Abstract

This study addresses the problem of identity and the centrality of values and ethics in Western culture and its relationship with politics, which has influenced its historical transformations. The aim of this study is to uncover the pivotal role that politics has played and continues to play throughout history in shifting the centrality of values in Western society, particularly in Europe. Consequently, it examines its capacity to control Western identity and culture willingly according to the desires and ideological orientations of its political system. The research questions this study attempts to answer is: How did politics, assumed to be an outcome of society and culture, manage to become the main player in reshaping the culture and identity of Western society? And why were values and ethics the most important tools in executing this transformation?
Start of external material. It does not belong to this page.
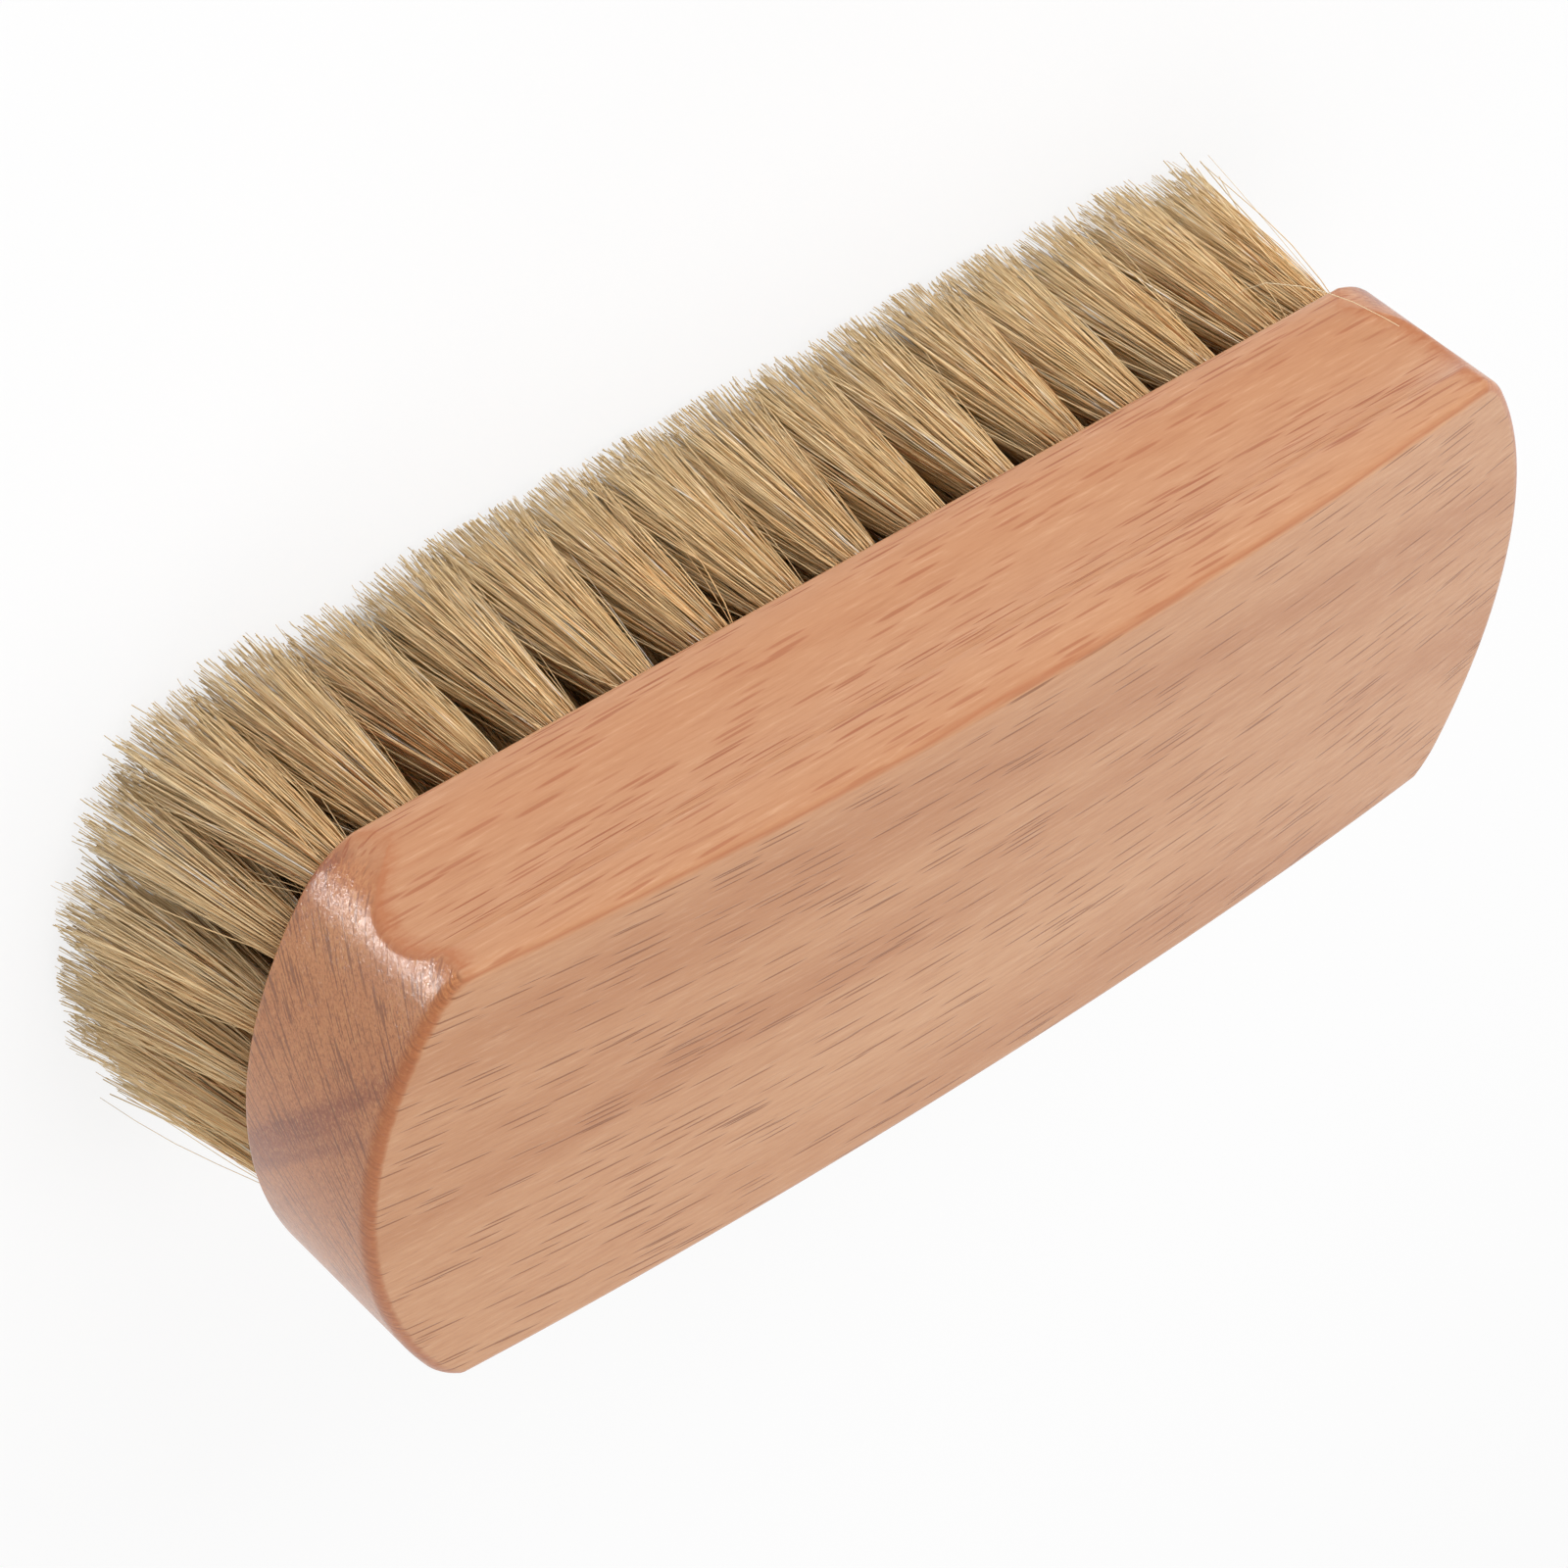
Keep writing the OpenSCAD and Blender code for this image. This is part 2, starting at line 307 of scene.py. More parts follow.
def side_reach(height):
    """Half-width of the moulding at a height above the flat face, and its inward slope."""
    if height <= BULGE_END:
        rise = height - BULGE_HEIGHT
        run = leg(BULGE_RADIUS, rise)
        return BULGE_Y + run, rise / run
    if height <= RIDGE_START:
        rise = height - GROOVE_HEIGHT
        run = leg(GROOVE_RADIUS, rise)
        return GROOVE_Y - run, -rise / run
    if height <= RIDGE_HEIGHT:
        rise = height - RIDGE_HEIGHT
        run = leg(RIDGE_RADIUS, rise)
        return RIDGE_Y + run, rise / run
    rise = height - RIDGE_HEIGHT
    run = leg(ROLL_RADIUS, rise)
    return ROLL_Y + run, rise / run


def crease_angle(height):
    """Angle at which the moulded side meets the corner arc, at this height."""
    reach = side_reach(height)[0] - CREASE_RADIUS - CORNER_Y
    return math.asin(min(1, reach / (CORNER_RADIUS - CREASE_RADIUS)))


def wall_point(turn, share, height):
    """Place of the wall in one quarter of the outline, as x and y.
    turn goes from 0 at the end's middle to 90 degrees, then share goes along the side."""
    meet = crease_angle(height)
    if turn <= END_HALF_ANGLE:
        return END_CENTRE_X + END_RADIUS * math.cos(turn), END_RADIUS * math.sin(turn)
    if turn <= meet:
        return (
            CORNER_X + CORNER_RADIUS * math.cos(turn),
            CORNER_Y + CORNER_RADIUS * math.sin(turn),
        )
    meet_x = CORNER_X + (CORNER_RADIUS - CREASE_RADIUS) * math.cos(meet)
    reach = side_reach(height)[0]
    return (
        (meet_x + CREASE_RADIUS * math.cos(turn)) * (1 - share),
        reach - CREASE_RADIUS * (1 - math.sin(turn)),
    )


def wall_lean(turn, height):
    """Upward tilt of the wall's normal, as an angle."""
    meet = crease_angle(height)
    if turn <= meet:
        return 0
    part = math.sin(turn - meet) / max(math.cos(meet), SMALLEST_COSINE)
    return math.atan(side_reach(height)[1] * min(part, 1))


def wall_column(turn, share):
    """One column of the wall, from the flat face over the edge onto the back.
    Each point is x, y, height and how burnished the wood is there."""
    x = wall_point(turn, share, END_THICKNESS)[0]
    fade = math.exp(-(wall_point(turn, 0, END_THICKNESS)[0] - x) / BURNISH_REACH)
    lowest_lean = wall_lean(turn, FOOT_RADIUS)
    foot = FOOT_RADIUS * (1 + math.sin(lowest_lean))
    lean = wall_lean(turn, crown_height(x) - RIM_RADIUS)
    brow = crown_height(x) - RIM_RADIUS * (1 - math.sin(lean))
    facing = (math.cos(turn), math.sin(turn))
    column = []
    at = wall_point(turn, share, foot)
    for step in range(FOOT_STEPS):
        tilt = -math.pi / 2 + (math.pi / 2 + lowest_lean) * step / FOOT_STEPS
        inset = FOOT_RADIUS * (math.cos(lowest_lean) - math.cos(tilt))
        height = FOOT_RADIUS * (1 + math.sin(tilt))
        column.append((at[0] - inset * facing[0], at[1] - inset * facing[1], height, 0))
    for step in range(WALL_STEPS + 1):
        height = foot + (brow - foot) * step / WALL_STEPS
        at = wall_point(turn, share, height)
        near_rim = max(0, 0.5 - (brow - height) / RIM_RADIUS) * math.cos(turn)
        crease = min(1, max(0, turn - crease_angle(height) + BURNISH_TURN))
        column.append((at[0], at[1], height, max(near_rim, crease * fade)))
    at = wall_point(turn, share, brow)
    for step in range(1, RIM_STEPS + 1):
        tilt = lean + (math.pi / 2 - lean) * step / RIM_STEPS
        inset = RIM_RADIUS * (math.cos(lean) - math.cos(tilt))
        px = at[0] - inset * facing[0]
        py = at[1] - inset * facing[1]
        height = crown_height(px) - RIM_RADIUS * (1 - math.sin(tilt))
        across = math.sin(math.pi * step / RIM_STEPS) ** 0.5
        column.append((px, py, height, max(math.cos(turn), BURNISH_SHARE * fade) * across))
    return column


def block_points():
    """Points of the wall as [column, level, (x, y, z, burnish)], round the whole outline."""
    quarter = [(math.pi / 2 * k / TURN_STEPS, 0) for k in range(TURN_STEPS + 1)]
    for k in range(1, SIDE_STEPS + 1):
        quarter.append((math.pi / 2, (k / SIDE_STEPS) ** SIDE_GATHER))
    columns = np.array([wall_column(turn, share) for turn, share in quarter])
    columns[..., 2] += FACE_Z
    flip_x = np.array([-1, 1, 1, 1])
    flip_y = np.array([1, -1, 1, 1])
    return np.concatenate(
        [
            columns,
            columns[-2::-1] * flip_x,
            columns[1:] * flip_x * flip_y,
            columns[-2:0:-1] * flip_y,
        ]
    )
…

To answer this question, the study employs a historical approach to investigate the role of politics in the West throughout its long history. It focuses on some contemporary key phenomena that have resulted from this role and their impact on Western identity and culture. These phenomena include anti-Semitism, Islamophobia, xenophobia, and LGBTQ pride. Through this analysis, the study concludes that the Western society's abandonment of its primary role in preserving its moral values and ethics, which constitute its identity and culture, in favor of politics and corrupt politicians and economists, has led to the destruction of the Enlightenment heritage that once elevated the West to its highest civilization. This role will ultimately lead Western society to an inevitable abyss, subject to the laws of civilization and the philosophy of history. This study falls within the methodological field of critical analytical studies. Its core lies in discussing and analyzing the problematic aspects of Western culture, elucidating the historical role of politics in its formation, and revealing the duality of contemporary European moral values and their immense impacts within the comprehensive interactive context.